My daughter (16) wants to spend the night on some weekends at her boyfriend’s (16) house. My husband is dead set against it and this causes a mini cold war in our house. Her boyfriend’s parents are very kind people who are very capable of supervising our daughter and their son – but it still makes my husband very uncomfortable. My husband is not the kind of man to express his views but expects me to be the go-between. What should we do? (Edited)

Your letter offers no indication of your opinion regarding your daughter’s relationship with her boyfriend and his family. It is clear that you have become the appointed spokesperson. I’d suggest you remove yourself from the middle of this triangle and let your husband and daughter speak to each other about his concerns. Personally, I’d rather err on the side of trusting too much than err on the side of trusting too little.
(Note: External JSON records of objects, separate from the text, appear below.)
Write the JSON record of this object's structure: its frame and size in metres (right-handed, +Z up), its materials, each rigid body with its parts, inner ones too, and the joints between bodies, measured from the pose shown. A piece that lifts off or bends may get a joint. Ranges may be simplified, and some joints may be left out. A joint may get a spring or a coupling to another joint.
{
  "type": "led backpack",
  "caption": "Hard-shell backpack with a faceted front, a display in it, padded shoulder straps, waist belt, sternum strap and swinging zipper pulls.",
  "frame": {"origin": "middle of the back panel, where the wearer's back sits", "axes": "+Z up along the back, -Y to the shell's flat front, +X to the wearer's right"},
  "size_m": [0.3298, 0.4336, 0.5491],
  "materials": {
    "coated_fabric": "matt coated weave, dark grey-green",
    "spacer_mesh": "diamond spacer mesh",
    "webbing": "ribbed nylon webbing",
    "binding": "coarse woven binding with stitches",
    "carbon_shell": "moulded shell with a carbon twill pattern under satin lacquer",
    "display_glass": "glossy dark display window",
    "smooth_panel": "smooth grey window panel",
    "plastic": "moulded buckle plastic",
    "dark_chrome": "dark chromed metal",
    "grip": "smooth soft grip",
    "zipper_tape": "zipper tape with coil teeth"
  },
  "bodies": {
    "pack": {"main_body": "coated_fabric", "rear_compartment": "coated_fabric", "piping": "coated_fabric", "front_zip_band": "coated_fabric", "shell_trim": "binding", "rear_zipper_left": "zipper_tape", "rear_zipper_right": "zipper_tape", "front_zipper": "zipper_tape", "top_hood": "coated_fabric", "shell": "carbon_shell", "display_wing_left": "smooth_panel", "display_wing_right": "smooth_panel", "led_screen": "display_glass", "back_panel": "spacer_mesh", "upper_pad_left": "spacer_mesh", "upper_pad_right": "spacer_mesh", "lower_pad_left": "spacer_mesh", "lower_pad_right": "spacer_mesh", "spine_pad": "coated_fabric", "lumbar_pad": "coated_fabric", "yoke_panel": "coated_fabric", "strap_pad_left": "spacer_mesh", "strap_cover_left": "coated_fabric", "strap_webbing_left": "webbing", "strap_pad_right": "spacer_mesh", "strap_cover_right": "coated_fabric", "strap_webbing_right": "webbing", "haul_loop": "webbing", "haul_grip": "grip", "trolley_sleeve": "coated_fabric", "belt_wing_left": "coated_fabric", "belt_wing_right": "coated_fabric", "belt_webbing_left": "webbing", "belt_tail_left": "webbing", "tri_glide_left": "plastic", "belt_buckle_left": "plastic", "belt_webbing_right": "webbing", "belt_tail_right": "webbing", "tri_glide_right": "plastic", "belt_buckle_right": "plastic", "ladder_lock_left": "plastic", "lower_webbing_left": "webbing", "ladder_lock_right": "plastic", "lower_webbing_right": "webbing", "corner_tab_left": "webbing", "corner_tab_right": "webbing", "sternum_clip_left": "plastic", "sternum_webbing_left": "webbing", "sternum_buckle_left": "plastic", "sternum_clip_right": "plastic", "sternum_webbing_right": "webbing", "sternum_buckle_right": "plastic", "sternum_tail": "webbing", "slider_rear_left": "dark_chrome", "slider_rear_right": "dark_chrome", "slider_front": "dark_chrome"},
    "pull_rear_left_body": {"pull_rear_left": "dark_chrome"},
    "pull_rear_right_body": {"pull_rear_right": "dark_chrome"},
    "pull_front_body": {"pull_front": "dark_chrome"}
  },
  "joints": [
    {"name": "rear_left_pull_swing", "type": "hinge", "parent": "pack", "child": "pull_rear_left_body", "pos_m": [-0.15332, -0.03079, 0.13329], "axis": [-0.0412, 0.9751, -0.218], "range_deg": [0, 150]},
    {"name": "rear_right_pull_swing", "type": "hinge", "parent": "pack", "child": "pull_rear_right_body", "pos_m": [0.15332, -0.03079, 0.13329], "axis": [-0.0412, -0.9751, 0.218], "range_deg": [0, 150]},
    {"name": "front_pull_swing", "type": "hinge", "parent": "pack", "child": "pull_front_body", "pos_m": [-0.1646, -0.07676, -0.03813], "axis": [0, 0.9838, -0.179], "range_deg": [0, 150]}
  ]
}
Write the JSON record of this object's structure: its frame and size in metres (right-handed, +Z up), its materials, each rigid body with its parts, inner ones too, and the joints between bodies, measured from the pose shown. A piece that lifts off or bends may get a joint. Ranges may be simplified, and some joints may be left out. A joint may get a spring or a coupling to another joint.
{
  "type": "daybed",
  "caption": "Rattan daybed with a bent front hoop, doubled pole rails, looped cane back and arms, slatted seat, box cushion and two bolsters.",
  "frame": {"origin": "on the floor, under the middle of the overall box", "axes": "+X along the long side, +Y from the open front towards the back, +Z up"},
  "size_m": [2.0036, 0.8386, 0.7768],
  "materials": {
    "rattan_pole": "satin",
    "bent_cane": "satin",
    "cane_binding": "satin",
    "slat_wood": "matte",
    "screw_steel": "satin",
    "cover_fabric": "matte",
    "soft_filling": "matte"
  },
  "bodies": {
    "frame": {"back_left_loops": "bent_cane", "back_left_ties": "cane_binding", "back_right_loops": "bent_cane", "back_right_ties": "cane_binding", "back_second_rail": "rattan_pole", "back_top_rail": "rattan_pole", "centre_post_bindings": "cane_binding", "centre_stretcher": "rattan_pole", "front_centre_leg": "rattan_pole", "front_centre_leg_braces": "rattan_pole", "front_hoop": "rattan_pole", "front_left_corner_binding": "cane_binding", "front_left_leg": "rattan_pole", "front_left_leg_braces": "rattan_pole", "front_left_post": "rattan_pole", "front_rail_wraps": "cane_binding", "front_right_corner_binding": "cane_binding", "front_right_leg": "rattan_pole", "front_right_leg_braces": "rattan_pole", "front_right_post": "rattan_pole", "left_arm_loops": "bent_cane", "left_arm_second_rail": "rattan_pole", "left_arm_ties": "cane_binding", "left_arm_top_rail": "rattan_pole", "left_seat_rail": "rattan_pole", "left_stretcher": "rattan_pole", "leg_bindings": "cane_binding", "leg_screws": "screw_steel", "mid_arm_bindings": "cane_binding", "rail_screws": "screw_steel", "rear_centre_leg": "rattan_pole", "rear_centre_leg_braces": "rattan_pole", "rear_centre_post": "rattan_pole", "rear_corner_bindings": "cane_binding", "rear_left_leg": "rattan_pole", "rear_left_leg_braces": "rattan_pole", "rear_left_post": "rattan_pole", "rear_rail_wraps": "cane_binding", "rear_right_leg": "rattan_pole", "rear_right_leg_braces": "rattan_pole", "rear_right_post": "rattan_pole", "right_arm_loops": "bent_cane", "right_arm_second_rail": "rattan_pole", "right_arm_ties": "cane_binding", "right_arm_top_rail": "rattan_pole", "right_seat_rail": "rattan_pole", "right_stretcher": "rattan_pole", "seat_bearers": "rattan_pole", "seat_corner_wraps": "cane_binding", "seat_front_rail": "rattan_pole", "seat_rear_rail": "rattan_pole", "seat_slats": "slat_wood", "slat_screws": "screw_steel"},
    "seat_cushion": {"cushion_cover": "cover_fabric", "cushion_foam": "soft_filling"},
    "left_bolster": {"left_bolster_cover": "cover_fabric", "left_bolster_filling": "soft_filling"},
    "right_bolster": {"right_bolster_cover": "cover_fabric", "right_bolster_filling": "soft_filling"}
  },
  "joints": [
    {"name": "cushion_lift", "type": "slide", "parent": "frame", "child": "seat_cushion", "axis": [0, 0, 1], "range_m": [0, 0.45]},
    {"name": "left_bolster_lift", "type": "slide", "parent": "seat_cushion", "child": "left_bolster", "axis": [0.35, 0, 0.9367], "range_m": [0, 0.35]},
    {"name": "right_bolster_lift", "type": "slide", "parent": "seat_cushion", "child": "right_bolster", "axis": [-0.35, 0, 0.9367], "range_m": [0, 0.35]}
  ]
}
Of paramount importance is that you keep lines of communication open between your daughter and you – and that will be next to impossible while you are an agent of your husband’s anxiety.

June 24, 2007

Clearing the air…

by Rod Smith

Sometimes, for whatever reason, the atmosphere in a family (business, school, church) can become tense, even threatening. When deceit is tolerated, necessary conflicts are avoided, and when people are regarded as possessions, rather than as separate, unique, and valued people, the accompanying stresses can give rise to aggressive and passive-aggressive behaviors of avoidance and sabotage. At best, under such circumstances, life can feel like a tiring game of hide and seek. Alleviate some of the intensity (given there is no infidelity or gross misbehaviors occurring) by:

1. Talking about the matters that are the most difficult to talk about. Let the strongest person, the one who is most aware of the need to clear the air, call attention to the need to talk about the very fact that matters are difficult to discuss.
2. Talking about your own behavior and not about the behavior of others.
3. Taking responsibility for your part in the difficulties.
4. Being willing to live with a degree of helpful compromise.
5. Forgiving others without requiring others to beg for forgiveness.

(posted in Taiwan)

May 27, 2007

Fixing others, in the hope of finding happiness….

by Rod Smith

I got a visit from Jill today. She spent an hour telling me all the things wrong with her boyfriend, Jack. Word, words, words, details and more details filled the room. I decided there is no human, no matter how loving, kind and patient, who could fill the hole of dissatisfaction in Jill’s life. She is so convinced that if she can just “fix” Jack and make him the “right” kind of person, all her unhappiness will cease.

Jill demonstrated again that unhappy people have an uncontrollable urge to meddle in the lives of others. This is most evident with “loved” ones. To try to fix, coerce, push, and make others into what we think they should be, is not the fruit of love. Love doesn’t do any of these things. It offers support and encouragement when someone wants to change but it resists the temptation to try and change others.

Oh, dear Jill, get your eyes off all that is “wrong” with Jack, and see that your misery continues because you refuse to accept others as they are. Focus on what you can improve about who you are. Give Jack, and the imperfect world around you, a break!